Concernant les prisons, le rapport recommande que des mesures soient prises afin de prévenir le surpeuplement qui tend à devenir une caractéristique permanente du système pénitentiaire, et que les cellules de 7m² ne devraient pas être occupées par plus d’un détenu. Dans leur réponse, les autorités ont donné des informations sur les mesures prises pour augmenter l’utilisation d’alternatives à la détention et sur le développement du parc immobilier pénitentiaire. Cependant, elles mentionnent qu’au vu des niveaux de population actuelle, les cellules de 7m² doivent continuer à être utilisées par deux détenus, tout en reconnaissant que les cellules de cette taille à la prison de Maghaberry ne sont pas destinées à ce usage. 

Le rapport fait état de plusieurs allégations de mauvais traitement par les membres du « Stand-by Search Team (SST) » (équipe d’intervention spéciale et de fouille) à la prison de Maghaberry, et recommande que des actions soient prises afin d’assurer que le SST n’abuse pas de ses pouvoirs. Plus généralement, le CPT souligne l’importance pour la direction de la prison, du suivi de toutes les plaintes pour mauvais traitements. De plus, à la lumière des plaints des détenus, le Comité a recommandé aux autorités de s’assurer que toutes les fouilles intégrales soient effectuées conformément au règlement en vigueur et au respect de la dignité des détenus concernés. Des mesures sont également recommandées afin de réduire la fréquence de violences entre les détenus à la prison de Maghaberry. 
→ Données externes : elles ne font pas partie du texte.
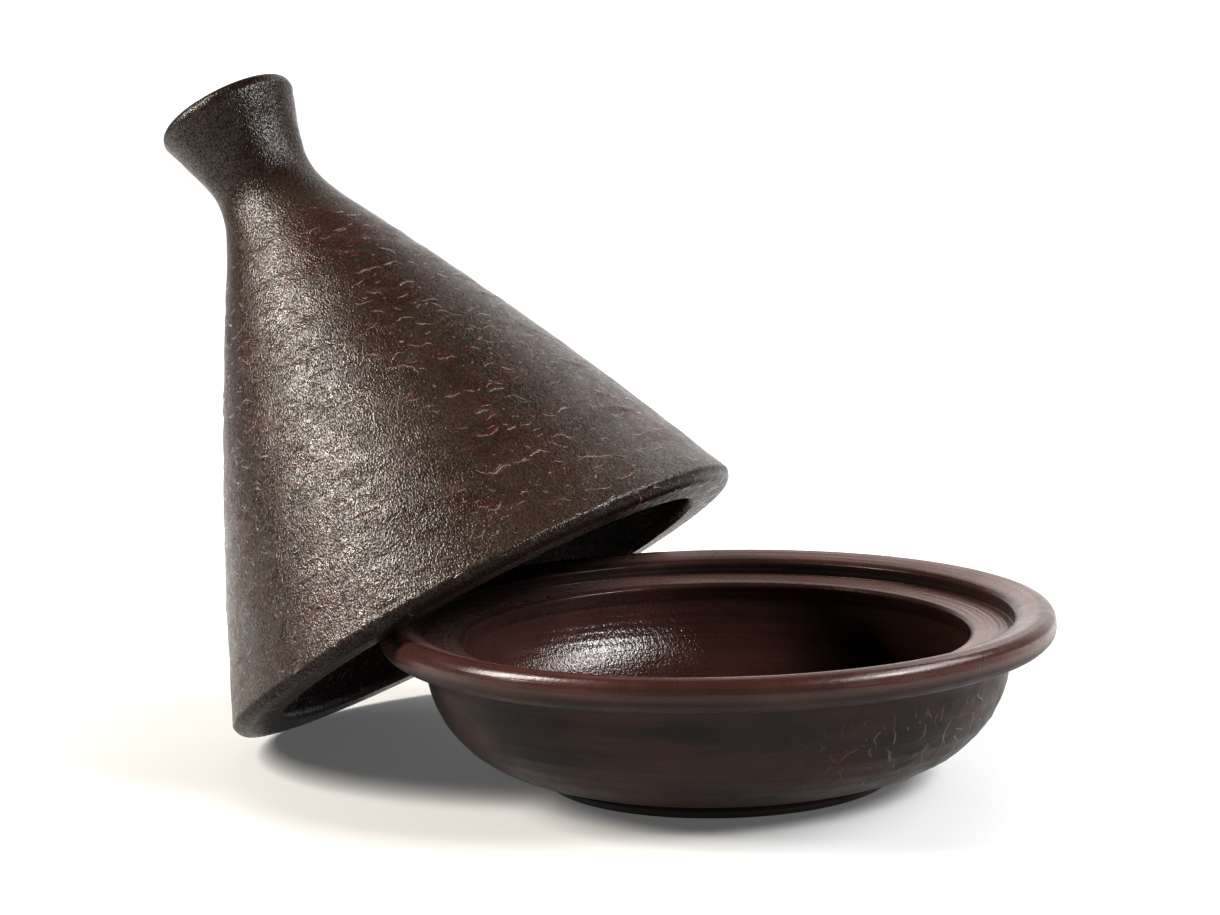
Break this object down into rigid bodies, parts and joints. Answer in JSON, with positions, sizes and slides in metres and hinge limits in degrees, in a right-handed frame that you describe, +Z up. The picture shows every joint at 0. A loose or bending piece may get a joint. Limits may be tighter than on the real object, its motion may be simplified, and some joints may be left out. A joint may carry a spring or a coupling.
{
  "type": "tagine pot",
  "caption": "Clay tagine: a shallow round cooking dish with a recessed ledge round its mouth, and a tall conical lid with a flared knob, shown leaning on the dish's rim.",
  "frame": {"origin": "centre of the dish's flat foot, on the surface that the pot stands on", "axes": "+Z up along the dish's axis; the lid leans on the -X side, and XZ is the plane of symmetry"},
  "size_m": [0.3943, 0.27, 0.2834],
  "materials": {
    "dish_clay": "burnished, satin",
    "lid_clay": "tooled, matte to satin"
  },
  "bodies": {
    "dish": {"base_dish": "dish_clay"},
    "lid": {"lid": "lid_clay"}
  },
  "joints": [
    {"name": "lid_lift", "type": "slide", "parent": "dish", "child": "lid", "axis": [0, 0, 1], "range_m": [0, 0.25]}
  ]
}
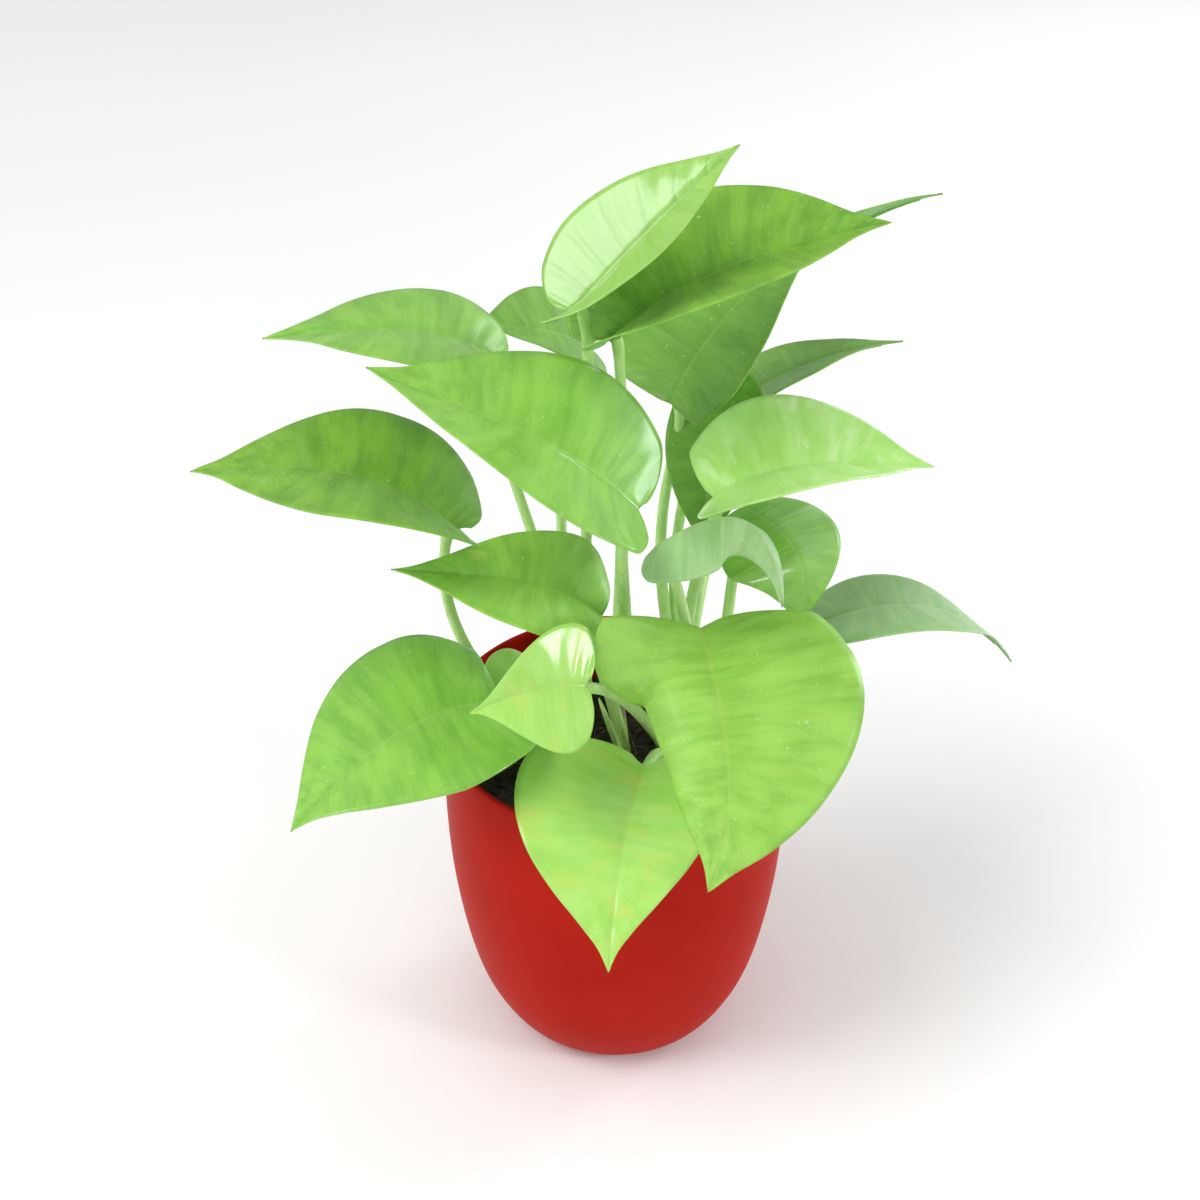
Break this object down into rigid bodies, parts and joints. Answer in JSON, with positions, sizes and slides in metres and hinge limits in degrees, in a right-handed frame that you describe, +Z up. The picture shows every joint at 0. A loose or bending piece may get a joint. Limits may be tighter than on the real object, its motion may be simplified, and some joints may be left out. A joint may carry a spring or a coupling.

En réponse, l’Administration pénitentiaire d’Irlande du Nord affirme que la nature même des tâches dévolues au SST (recherches, réponses aux incidents) engendrera plus de plaintes; il a été indiqué que chaque plainte fait l’objet d’une enquête et qu’à ce jour, aucune n’a été retenue. Toutefois, le rôle du SST est l’une des questions qui sera examinée par la nouvelle équipe de direction de la prison de Maghaberry. L’Administration pénitentiaire réfute les allégations des détenus relatives aux fouilles corporelles inappropriées mais a rappelé au personnel les procédures à suivre. De plus, il affirme que des mesures sont en cours afin de réduire les incidents violents entre détenus à la prison de Maghaberry, par une surveillance accrue, l’éducation des détenus et en cherchant à réintroduire le personnel dans les salles utilisées par les détenus lorsqu’ils se réunissent.  

Les autorités ont également donné des informations sur les mesures en cours pour renforcer l’offre de soins de santé et répondre aux préoccupations soulevées dans le rapport concernant les garanties en place liées à la discipline et à l’isolement. En réponse aux recommandations du CPT concernant le système de plaintes offrant des garanties appropriées d’indépendance, d’impartialité et de rigueur, les autorités ont donné des détails sur une nouvelle procédure interne de plaintes.